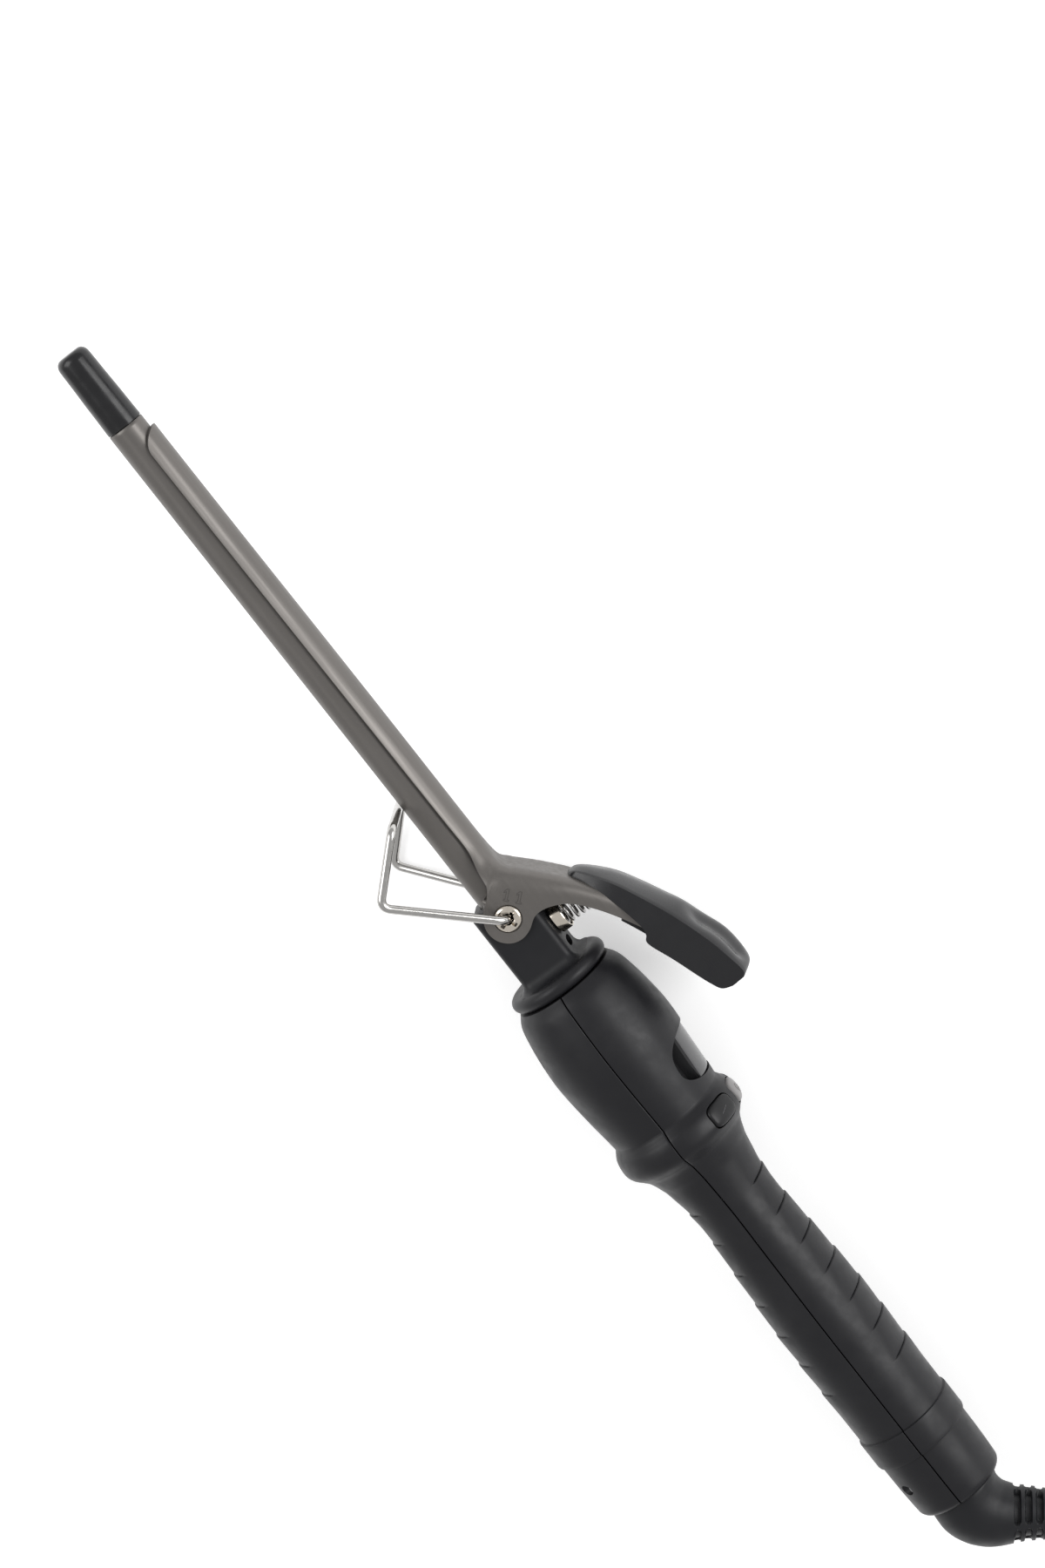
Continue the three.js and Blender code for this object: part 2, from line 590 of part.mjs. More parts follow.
/** Soft elbow moulded with its tapered strain relief. */
function cordElbow() {
  const root = rod(ELBOW_START, ARM_START[0] - 2.7, ELBOW_R);
  const bend = new THREE.SphereGeometry(ELBOW_R, 24, 16).translate(ARM_START[0] - 2.7, 0.3, 0);
  const arm = turned([
    [-3, 0], [-3, 8.6], [2, 8.9], [8, 8.1], [14, 7.4], [ARM_LENGTH - 4, 4.9], [ARM_LENGTH, 4.4],
    [ARM_LENGTH, 0],
  ], 24);
  const turnedArm = arm.rotate([0, 0, THREE.MathUtils.radToDeg(ARM_ANGLE)])
    .translate([ARM_START[0], ARM_START[1], 0]);
  const backHalf = block([ELBOW_START, 480], [-40, 60], [-20, 20]);
  return joined(root, solid(bend), turnedArm).intersect(backHalf);
}

// ---------------------------------------------------------------- lead and plug, put away
// The iron lies on the lower corner of its stand, this far below the barrel's axis.
const FLOOR = standWire().boundingBox().max[2];

const CORD_D = 6.5;
const CORD_R = CORD_D / 2;
const CORD_ON_TABLE = -FLOOR + CORD_R + 0.02;
const HANK_RUN = 15 * CORD_D;
const HANK_END_R = 4.5 * CORD_D;
const HANK_WAIST = 2.1 * CORD_D;
const HANK_HEIGHT = 3 * CORD_D;
const HANK_LIFT = 1.5; // the tie passes under the hank
const HANK_START = 505;
const HANK_Y = 31.5;
const PLUG_OFFSET = 50;

const armPoint = (distance) => [
  ARM_START[0] + distance * Math.cos(ARM_ANGLE), ARM_START[1] + distance * Math.sin(ARM_ANGLE),
];

function cordTube() {
  const [startX, startY] = armPoint(ARM_LENGTH + GAP);
  const entryY = HANK_Y + HANK_END_R - CORD_R;
  const route = [
    [startX, startY, 0], [...armPoint(ARM_LENGTH + 8), -0.2], [460, 48.6, -1.6],
    [467, 54, -5.2], [475.5, 56.8, -10.4], [484.5, 57.5, -15.4], [494, entryY, -18.8],
    [500, entryY, CORD_ON_TABLE + 0.05], [HANK_START - GAP, entryY, CORD_ON_TABLE],
  ];
  return swept(smooth(route), CORD_R, 10, 24);
}

/** The folded lead's outer shape: round ends, a waist at the tie, one square entry corner. */
function cordHank() {
  const near = HANK_START + HANK_END_R;
  const far = near + HANK_RUN;
  const middle = (near + far) / 2;
  const [y, r, waist, ease] = [HANK_Y, HANK_END_R, HANK_WAIST, HANK_RUN / 4];
  const outline = new THREE.Shape();
  outline.moveTo(HANK_START, y + r);
  outline.lineTo(near, y + r);
  outline.bezierCurveTo(near + ease, y + r, middle - ease, y + waist, middle, y + waist);
  outline.bezierCurveTo(middle + ease, y + waist, far - ease, y + r, far, y + r);
  outline.absarc(far, y, r, Math.PI / 2, -Math.PI / 2, true);
  outline.bezierCurveTo(far - ease, y - r, middle + ease, y - waist, middle, y - waist);
  outline.bezierCurveTo(middle - ease, y - waist, near + ease, y - r, near, y - r);
  outline.absarc(near, y, r, -Math.PI / 2, -Math.PI, true);
  outline.closePath();
  return fromSide(outline, HANK_LIFT - FLOOR, HANK_LIFT - FLOOR + HANK_HEIGHT, 8);
}

function cordTie() {
  const middle = HANK_START + HANK_END_R + HANK_RUN / 2;
  const half = 6;
  const room = HANK_WAIST + GAP + 0.9;
  const top = HANK_LIFT - FLOOR + HANK_HEIGHT;
  const band = block([middle - half, middle + half], [HANK_Y - room - 1.1, HANK_Y + room + 1.1],
    [-FLOOR, top + GAP + 1.1]);
  return band.subtract(block([middle - half - 1, middle + half + 1], [HANK_Y - room, HANK_Y + room],
    [HANK_LIFT - GAP - FLOOR, top + GAP]));
}

const PLUG_BACK = HANK_START + HANK_END_R + 46;
const PLUG_Y = HANK_Y - PLUG_OFFSET;
const PLUG_HALF_HEIGHT = 6.9;

function plug() {
  const z = PLUG_HALF_HEIGHT - FLOOR;
  const front = PLUG_BACK - 42;
  const outline = polygon([
    [front, -13], [front + 5, -15.5], [front + 9, -17.6], [front + 13, -17.6], [front + 28, -7],
    [front + 42, -4.6], [front + 42, 4.6], [front + 28, 7], [front + 13, 17.6],
    [front + 9, 17.6], [front + 5, 15.5], [front, 13],
  ].map(([x, y]) => [x, y + PLUG_Y]));
  let body = fromSide(outline, z - PLUG_HALF_HEIGHT, z + PLUG_HALF_HEIGHT);
  ['live', 'neutral'].forEach((pole, i) => {
    const y = PLUG_Y + (i === 0 ? 9.3 : -9.3);
    body = body.subtract(rod(front - 1, front + 5, 2 + GAP, 16).translate([0, y, z]));
    const pin = turned([
      [front - 19, 0], [front - 19, 1.2], [front - 18.2, 2], [front + 4.7, 2], [front + 4.7, 0],
    ], 16);
    place(`plug_pin_${pole}`, pin.translate([0, y, z]), brass());
  });
  place('plug_body', body, softBlack());
}

/** The last stretch of the lead, off the hank's far end and back to the plug. */
function cordTail() {
  const far = HANK_START + HANK_END_R + HANK_RUN;
  const plugZ = PLUG_HALF_HEIGHT - FLOOR;
  const route = [
    [far - 13, HANK_Y - 31.5, -8.6], [far - 20, HANK_Y - 36.5, -11.2], [far - 29, HANK_Y - 44, -14],
    [far - 38, HANK_Y - 49, -15.6], [PLUG_BACK + 8, PLUG_Y, plugZ], [PLUG_BACK + GAP, PLUG_Y, plugZ],
  ];
  return swept(smooth(route), CORD_R, 10, 10);
}

// ---------------------------------------------------------------- the whole iron
place('cool_tip', coolTip(), gloss());
place('barrel', tube(BARREL_START, BARREL_END, BARREL_R, BARREL_R - BARREL_WALL), coated());
heater();
place('neck_block', neckBlock(), softBlack());
place('guard_ring', turnedRing(ringProfile(), 32), grip());
handle();
display();
controls();
clamp();
place('pivot_screw_left', pivotScrew(1), nickel());
place('pivot_screw_right', pivotScrew(-1), nickel());
springAndSeat();
place('stand_wire', standWire(), chrome());
swivel();
place('cord_elbow', cordElbow(), softBlack());
place('cord', cordTube(), softBlack());
place('cord_hank', cordHank(), softBlack());
place('cord_tie', cordTie(), softBlack());
place('cord_tail', cordTail(), softBlack());
plug();

// The origin is under the middle of the iron itself, on the table.
const PUT_AWAY = ['cord', 'cord_hank', 'cord_tie', 'cord_tail', 'plug_body', 'plug_pin_live',
  'plug_pin_neutral'];
const reach = new THREE.Box3();
for (const mesh of iron.children.filter((m) => !PUT_AWAY.includes(m.name))) {
  reach.expandByObject(mesh);
}
const middle = reach.getCenter(new THREE.Vector3());
iron.position.set(-middle.x, -middle.y, FLOOR);

export default iron;
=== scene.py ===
"""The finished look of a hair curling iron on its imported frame.

Shapes are worked out in millimetres in the iron's own frame: x along the iron from the cool tip,
y to the clamp's side, z across the hinge, with the barrel's axis at y = z = 0.
"""
from math import atan2, copysign, cos, degrees, exp, floor, hypot, pi, radians, remainder, sin, sqrt

import bmesh
import bpy
from mathutils import Matrix, Vector


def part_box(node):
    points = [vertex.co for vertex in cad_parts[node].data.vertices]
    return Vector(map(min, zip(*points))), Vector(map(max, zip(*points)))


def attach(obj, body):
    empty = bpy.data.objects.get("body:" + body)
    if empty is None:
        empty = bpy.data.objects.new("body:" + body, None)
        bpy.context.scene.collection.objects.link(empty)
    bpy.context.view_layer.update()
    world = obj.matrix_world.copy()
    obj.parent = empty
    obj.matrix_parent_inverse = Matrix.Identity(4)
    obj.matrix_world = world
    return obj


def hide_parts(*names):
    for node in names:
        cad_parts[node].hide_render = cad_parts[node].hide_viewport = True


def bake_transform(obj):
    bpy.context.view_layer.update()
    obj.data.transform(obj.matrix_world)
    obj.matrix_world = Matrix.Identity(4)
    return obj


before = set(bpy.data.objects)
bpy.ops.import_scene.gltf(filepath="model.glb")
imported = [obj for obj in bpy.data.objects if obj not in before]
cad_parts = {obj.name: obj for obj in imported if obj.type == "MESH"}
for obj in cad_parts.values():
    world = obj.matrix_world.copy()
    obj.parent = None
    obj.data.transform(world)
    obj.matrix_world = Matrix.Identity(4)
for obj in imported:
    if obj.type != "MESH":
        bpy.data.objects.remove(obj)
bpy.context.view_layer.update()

# ---------------------------------------------------------------- places taken from the frame
MM = 0.001
TIP_START = -2.5
BARREL_MIDDLE = sum(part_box("barrel"), Vector()) / 2
ORIGIN = Vector((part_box("cool_tip")[0].x - TIP_START * MM, BARREL_MIDDLE.y, BARREL_MIDDLE.z))
TO_ROW = Matrix.Translation(ORIGIN) @ Matrix.Scale(MM, 4)


def iron(point):
    """A point of the frame, in the iron's own millimetres."""
    return (point - ORIGIN) / MM


def row(*point):
    """A point of the iron's own frame, in the row frame's metres."""
    return TO_ROW @ Vector(point)


def low(node):
    """The node's lowest corner in millimetres."""
    return iron(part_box(node)[0])


def high(node):
    """The node's highest corner in millimetres."""
    return iron(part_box(node)[1])


def centre(node):
    return (low(node) + high(node)) / 2


def half_across(node):
    """Half the node's width along z."""
    return (high(node).z - low(node).z) / 2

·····

#### Task instructions
Reproduce exactly the lines from the line with "obj.parent = empty" through the line with "return TO_ROW @ Vector(point)", both end lines included, and only those lines.

#### Task result
    obj.parent = empty
    obj.matrix_parent_inverse = Matrix.Identity(4)
    obj.matrix_world = world
    return obj


def hide_parts(*names):
    for node in names:
        cad_parts[node].hide_render = cad_parts[node].hide_viewport = True


def bake_transform(obj):
    bpy.context.view_layer.update()
    obj.data.transform(obj.matrix_world)
    obj.matrix_world = Matrix.Identity(4)
    return obj


before = set(bpy.data.objects)
bpy.ops.import_scene.gltf(filepath="model.glb")
imported = [obj for obj in bpy.data.objects if obj not in before]
cad_parts = {obj.name: obj for obj in imported if obj.type == "MESH"}
for obj in cad_parts.values():
    world = obj.matrix_world.copy()
    obj.parent = None
    obj.data.transform(world)
    obj.matrix_world = Matrix.Identity(4)
for obj in imported:
    if obj.type != "MESH":
        bpy.data.objects.remove(obj)
bpy.context.view_layer.update()

# ---------------------------------------------------------------- places taken from the frame
MM = 0.001
TIP_START = -2.5
BARREL_MIDDLE = sum(part_box("barrel"), Vector()) / 2
ORIGIN = Vector((part_box("cool_tip")[0].x - TIP_START * MM, BARREL_MIDDLE.y, BARREL_MIDDLE.z))
TO_ROW = Matrix.Translation(ORIGIN) @ Matrix.Scale(MM, 4)


def iron(point):
    """A point of the frame, in the iron's own millimetres."""
    return (point - ORIGIN) / MM


def row(*point):
    """A point of the iron's own frame, in the row frame's metres."""
    return TO_ROW @ Vector(point)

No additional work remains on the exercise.